Print exactly the lines from the one containing "Write the JSON" through the last line of the listing, both included.

* * *

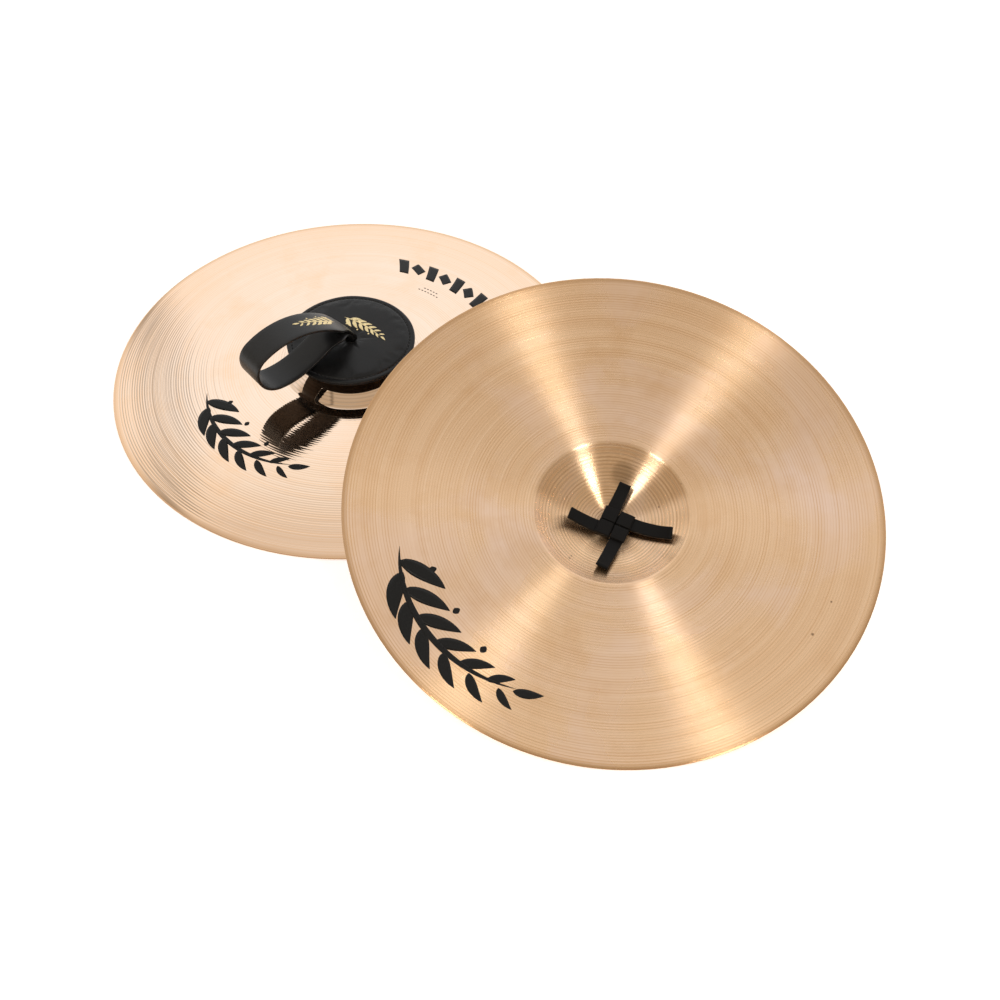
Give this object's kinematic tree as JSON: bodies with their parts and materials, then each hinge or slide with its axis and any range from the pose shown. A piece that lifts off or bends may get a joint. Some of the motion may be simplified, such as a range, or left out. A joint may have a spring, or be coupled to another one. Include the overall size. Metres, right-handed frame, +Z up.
{
  "type": "hand cymbals",
  "caption": "Lathed bronze hand cymbals with stitched black leather pads, hand straps and knotted tails; one lies bell up, the other leans upturned beside it.",
  "frame": {"origin": "on the floor, at the middle of the pair's bounding box: the lying cymbal's axis is 114 mm to -X and 105 mm to +Y, and the leaning one's is 114 mm to +X", "axes": "+Z up from the floor, +X from the lying cymbal towards the leaning one, +Y away from the side that the leaning cymbal's low rim is on"},
  "size_m": [0.6852, 0.6672, 0.1115],
  "materials": {
    "bronze": "lathed bronze, brilliant outside and satin inside",
    "pad_leather": "smooth black leather with a soft sheen",
    "pad_felt": "pressed grey felt",
    "thread": "black waxed thread",
    "strap_leather": "black leather, burnished on the cut edges"
  },
  "bodies": {
    "rear_cymbal": {"rear_cymbal_plate": "bronze"},
    "rear_pad": {"rear_pad_bottom_leather": "pad_leather", "rear_pad_core": "pad_felt", "rear_pad_top_leather": "pad_leather", "rear_pad_stitching": "thread"},
    "rear_strap": {"rear_strap_neck": "strap_leather", "rear_knot_tail_1": "strap_leather", "rear_knot_tail_2": "strap_leather", "rear_knot_tail_3": "strap_leather", "rear_knot_tail_4": "strap_leather"},
    "rear_loop": {"rear_strap_loop": "strap_leather"},
    "front_cymbal": {"front_cymbal_plate": "bronze"},
    "front_pad": {"front_pad_bottom_leather": "pad_leather", "front_pad_core": "pad_felt", "front_pad_top_leather": "pad_leather", "front_pad_stitching": "thread"},
    "front_strap": {"front_strap_neck": "strap_leather", "front_knot_tail_1": "strap_leather", "front_knot_tail_2": "strap_leather", "front_knot_tail_3": "strap_leather", "front_knot_tail_4": "strap_leather"},
    "front_loop": {"front_strap_loop": "strap_leather"}
  },
  "joints": [
    {"name": "rear_pad_spin", "type": "hinge", "parent": "rear_cymbal", "child": "rear_pad", "pos_m": [-0.114, 0.105, 0], "axis": [0, 0, 1], "continuous": true},
    {"name": "rear_strap_swivel", "type": "hinge", "parent": "rear_cymbal", "child": "rear_strap", "pos_m": [-0.114, 0.105, 0], "axis": [0, 0, 1], "range_deg": [-215, 45]},
    {"name": "rear_loop_swing", "type": "hinge", "parent": "rear_strap", "child": "rear_loop", "pos_m": [-0.114, 0.105, 0.0511], "axis": [-0.6211, 0.7837, 0], "range_deg": [0, 115]},
    {"name": "front_cymbal_lift", "type": "slide", "parent": "rear_cymbal", "child": "front_cymbal", "axis": [0, 0, 1], "range_m": [0, 0.3]},
    {"name": "front_pad_spin", "type": "hinge", "parent": "front_cymbal", "child": "front_pad", "pos_m": [0.114, -0.11179, 0.05618], "axis": [0, 0.2419, -0.9703], "continuous": true},
    {"name": "front_strap_swivel", "type": "hinge", "parent": "front_cymbal", "child": "front_strap", "pos_m": [0.114, -0.11179, 0.05618], "axis": [0, 0.2419, -0.9703], "range_deg": [-15, 215]},
    {"name": "front_loop_swing", "type": "hinge", "parent": "front_strap", "child": "front_loop", "pos_m": [0.114, -0.09943, 0.00659], "axis": [-0.9511, 0.2998, 0.0748], "range_deg": [0, 155]}
  ]
}
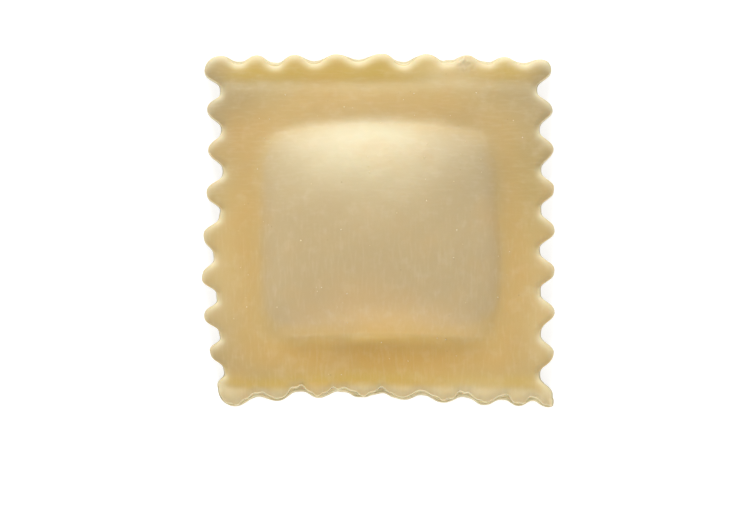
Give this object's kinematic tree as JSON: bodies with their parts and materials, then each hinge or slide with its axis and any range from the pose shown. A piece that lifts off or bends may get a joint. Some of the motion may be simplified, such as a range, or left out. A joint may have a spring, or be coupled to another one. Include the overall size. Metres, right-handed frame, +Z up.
{
  "type": "ravioli",
  "caption": "Fresh square stuffed pasta: two dough sheets pressed round a raised filling, with fluted cut edges and a pressed crease along two sides.",
  "frame": {"origin": "on the surface that the raviolo lies on, under the middle of its bounding box", "axes": "+Z up through the thickness, filled side up; +X to the right and +Y to the back, along the cut sides, with the pressed creases along X"},
  "size_m": [0.0454, 0.0454, 0.0074],
  "materials": {
    "lower_dough": "matt raw egg dough, slightly translucent",
    "upper_dough": "matt raw egg dough, slightly translucent, paler over the filling"
  },
  "bodies": {
    "root": {"lower_sheet": "lower_dough", "upper_sheet": "upper_dough"}
  },
  "joints": []
}
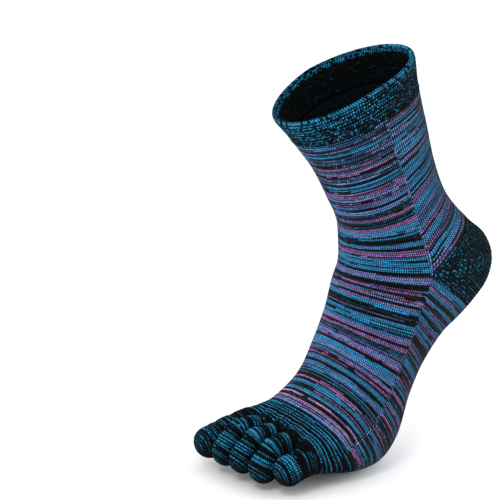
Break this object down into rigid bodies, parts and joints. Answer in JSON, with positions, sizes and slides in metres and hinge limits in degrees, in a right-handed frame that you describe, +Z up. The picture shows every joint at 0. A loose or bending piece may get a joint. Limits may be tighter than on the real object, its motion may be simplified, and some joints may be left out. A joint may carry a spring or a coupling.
{
  "type": "toe sock",
  "caption": "Left toe sock in its worn form on tiptoe: ridged cuff, striped leg and foot, heel pocket, forefoot and separate toe pockets, all hollow knit.",
  "frame": {"origin": "centre of the leg opening, inside the cuff's rim, where the leg holds the sock up", "axes": "+Z up, the toes point to -X, the heel to +X, the little toe lies on the -Y side and the big toe on the +Y side"},
  "size_m": [0.1978, 0.0904, 0.2661],
  "materials": {
    "cuff_knit": "doubled rib knit in near-black teal yarn with cyan flecks, matt",
    "striped_knit": "plain knit cotton in narrow space-dyed stripes of lavender, pink, blue, teal and navy, matt",
    "heel_knit": "plain knit in near-black teal with fine cyan flecks, matt",
    "toe_knit": "plain knit in near-black with cyan-blue bands, matt"
  },
  "bodies": {
    "root": {"cuff": "cuff_knit", "leg_and_foot": "striped_knit", "heel_pocket": "heel_knit", "forefoot": "toe_knit", "toe_1_big": "toe_knit", "toe_2_long": "toe_knit", "toe_3_middle": "toe_knit", "toe_4_ring": "toe_knit", "toe_5_little": "toe_knit"}
  },
  "joints": []
}
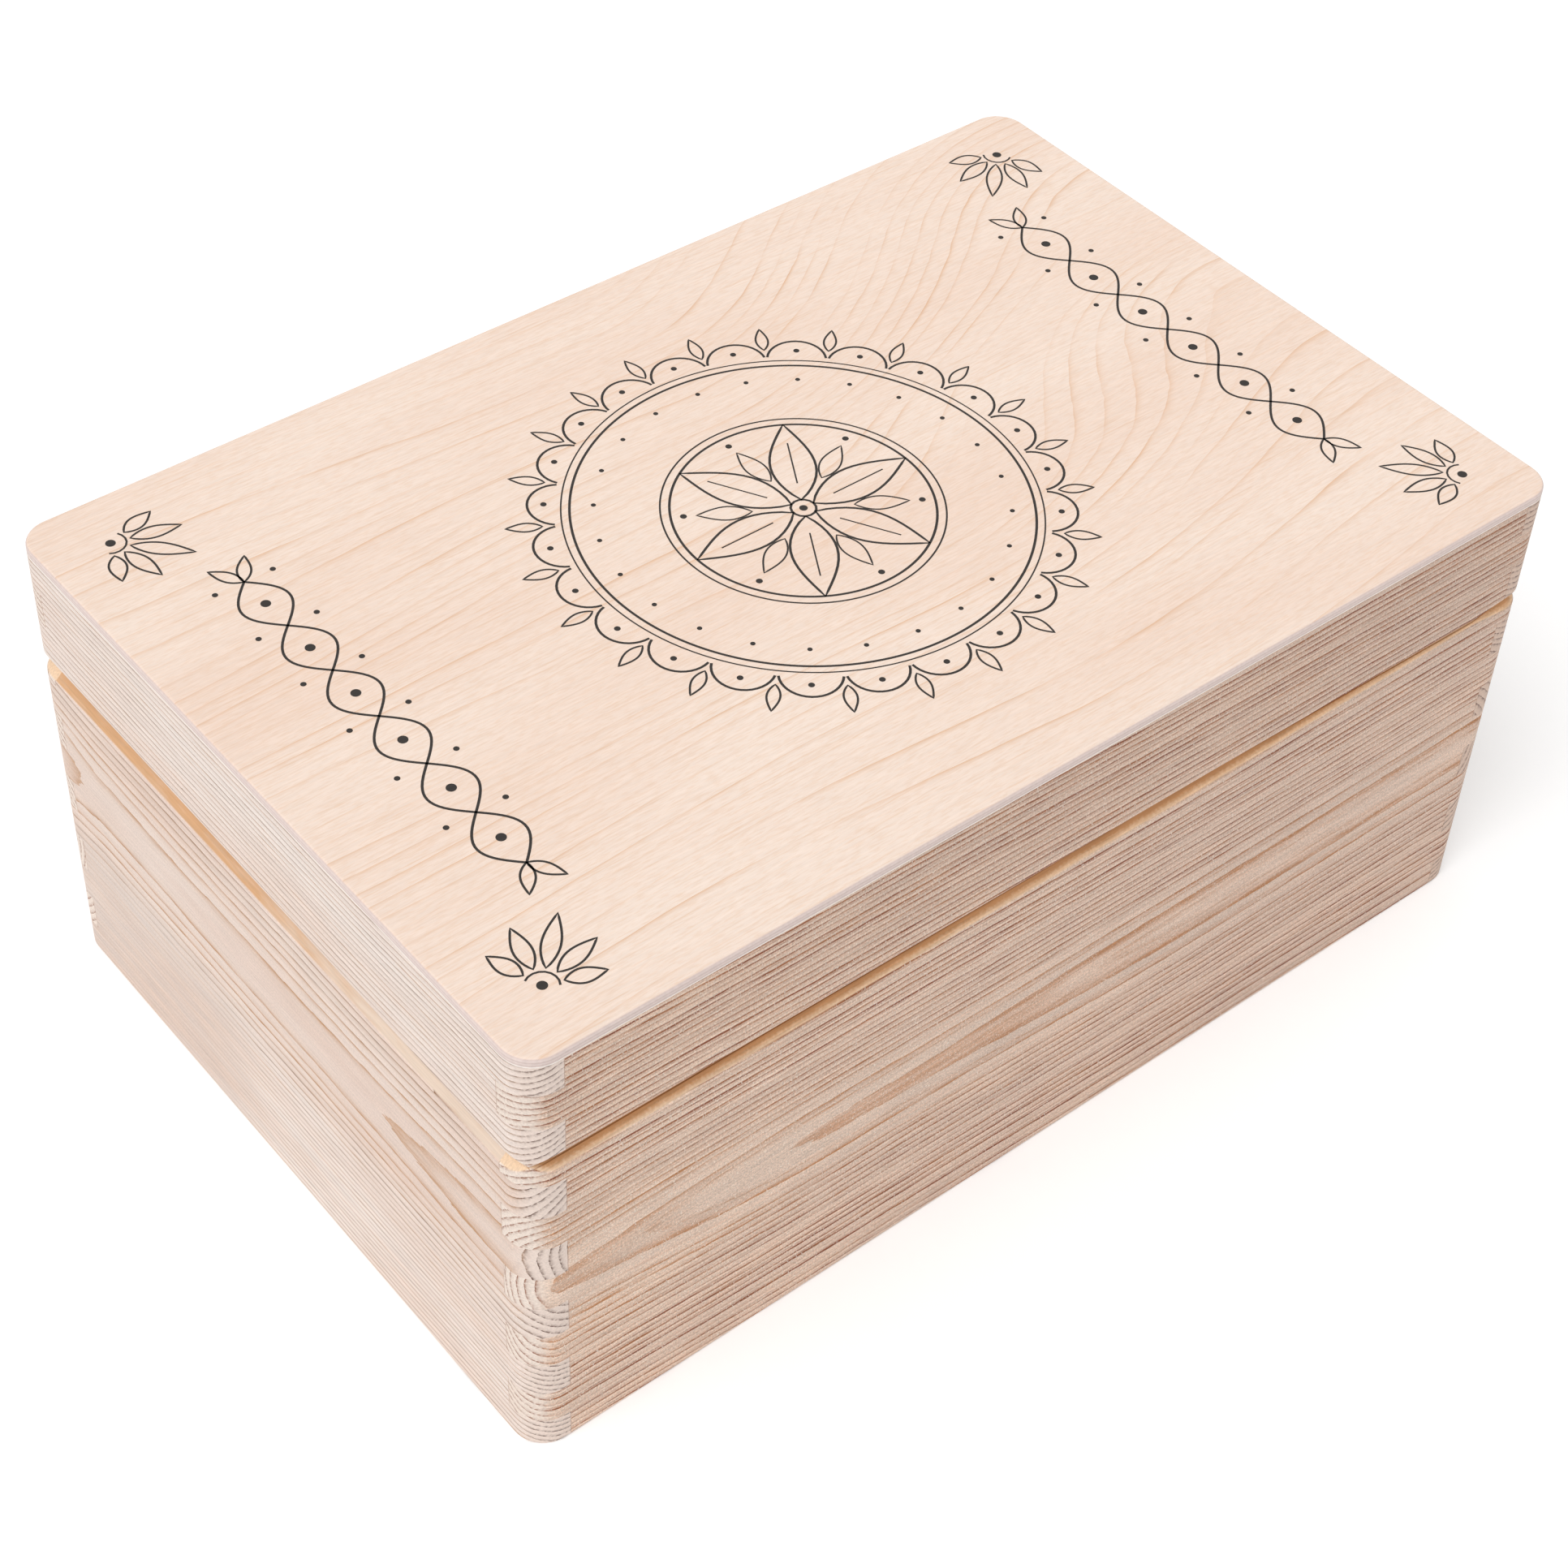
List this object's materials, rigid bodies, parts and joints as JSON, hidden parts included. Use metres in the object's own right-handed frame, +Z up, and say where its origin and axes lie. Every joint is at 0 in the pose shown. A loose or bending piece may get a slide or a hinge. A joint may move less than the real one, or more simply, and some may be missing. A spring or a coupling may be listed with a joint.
{
  "type": "keepsake box",
  "caption": "Rectangular finger-jointed wooden box with rounded corners, a V-grooved seam all round and a hinged lid with a plywood top panel, for keepsakes and papers.",
  "frame": {"origin": "middle of the resting plane, under the centre of the closed box", "axes": "+X along the long sides, to the right seen from the front; -Y is the front and +Y the hinge side; +Z up"},
  "size_m": [0.3, 0.198, 0.132],
  "materials": {
    "long_board_pine": "bare sanded pine, matte",
    "short_board_pine": "bare sanded pine, matte",
    "birch_plywood": "bare sanded birch plywood, matte",
    "hinge_steel": "zinc-plated, satin",
    "screw_steel": "zinc-plated, satin"
  },
  "bodies": {
    "base": {"front_board": "long_board_pine", "back_board": "long_board_pine", "left_board": "short_board_pine", "right_board": "short_board_pine", "bottom_panel": "birch_plywood", "left_hinge_base_leaf": "hinge_steel", "right_hinge_base_leaf": "hinge_steel", "left_hinge_pin": "hinge_steel", "right_hinge_pin": "hinge_steel", "base_hinge_screws": "screw_steel"},
    "lid": {"lid_front_rail": "long_board_pine", "lid_back_rail": "long_board_pine", "lid_left_rail": "short_board_pine", "lid_right_rail": "short_board_pine", "lid_panel": "birch_plywood", "left_hinge_lid_leaf": "hinge_steel", "right_hinge_lid_leaf": "hinge_steel", "lid_hinge_screws": "screw_steel"}
  },
  "joints": [
    {"name": "lid_hinge", "type": "hinge", "parent": "base", "child": "lid", "pos_m": [0, 0.097, 0.098], "axis": [-1, 0, 0], "range_deg": [0, 100]}
  ]
}
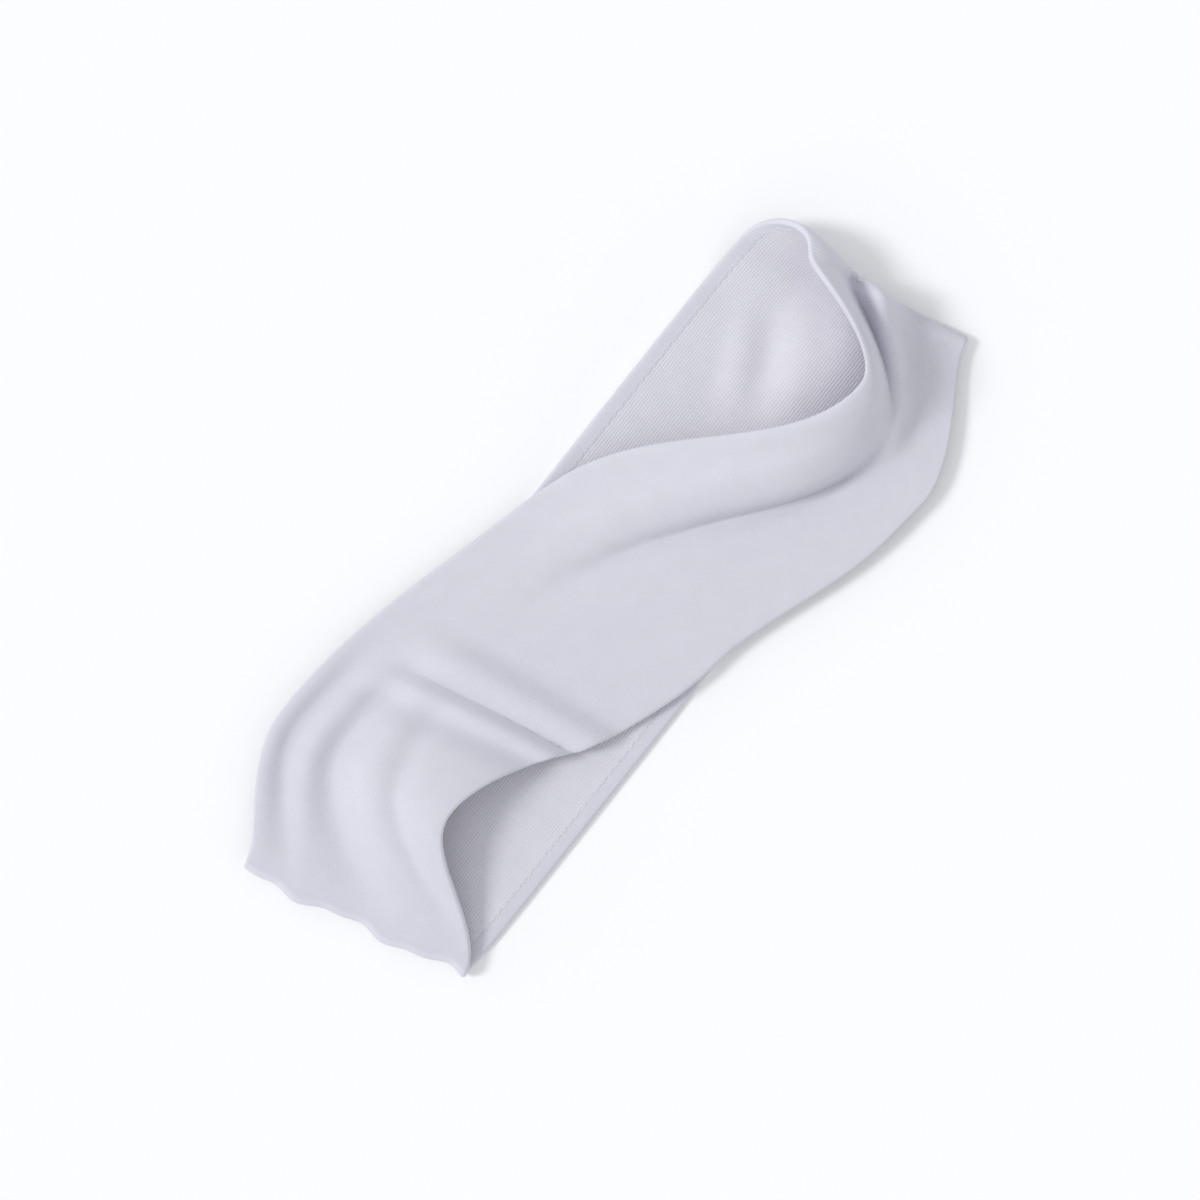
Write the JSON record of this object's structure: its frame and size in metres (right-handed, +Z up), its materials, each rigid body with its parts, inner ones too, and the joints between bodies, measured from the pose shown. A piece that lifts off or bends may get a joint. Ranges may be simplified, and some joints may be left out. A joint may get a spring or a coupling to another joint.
{
  "type": "sports headband",
  "caption": "Soft double-layer stretch-knit headband, a wide sewn loop laid flat and slightly buckled, with an open mouth at one end.",
  "frame": {"origin": "middle of the footprint of the laid band, at table level", "axes": "+X along the laid band towards the open-mouthed end, +Y towards the edge that stands up as the mouth, +Z up from the table"},
  "size_m": [0.245, 0.104, 0.0265],
  "materials": {
    "outer_knit": "fine matt knit with a faint sheen",
    "lining_knit": "coarser matt knit, the inside face",
    "thread": "polyester sewing thread"
  },
  "bodies": {
    "root": {"outer_panel": "outer_knit", "inner_panel": "lining_knit", "upper_edge_seam": "thread", "lower_edge_seam": "thread", "outer_join_seam": "thread", "inner_join_seam": "thread"}
  },
  "joints": []
}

* * *

■ **WRITTEN SOLUTION**
Write the JSON record of this object's structure: its frame and size in metres (right-handed, +Z up), its materials, each rigid body with its parts, inner ones too, and the joints between bodies, measured from the pose shown. A piece that lifts off or bends may get a joint. Ranges may be simplified, and some joints may be left out. A joint may get a spring or a coupling to another joint.
{
  "type": "sports headband",
  "caption": "Soft double-layer stretch-knit headband, a wide sewn loop laid flat and slightly buckled, with an open mouth at one end.",
  "frame": {"origin": "middle of the footprint of the laid band, at table level", "axes": "+X along the laid band towards the open-mouthed end, +Y towards the edge that stands up as the mouth, +Z up from the table"},
  "size_m": [0.245, 0.104, 0.0265],
  "materials": {
    "outer_knit": "fine matt knit with a faint sheen",
    "lining_knit": "coarser matt knit, the inside face",
    "thread": "polyester sewing thread"
  },
  "bodies": {
    "root": {"outer_panel": "outer_knit", "inner_panel": "lining_knit", "upper_edge_seam": "thread", "lower_edge_seam": "thread", "outer_join_seam": "thread", "inner_join_seam": "thread"}
  },
  "joints": []
}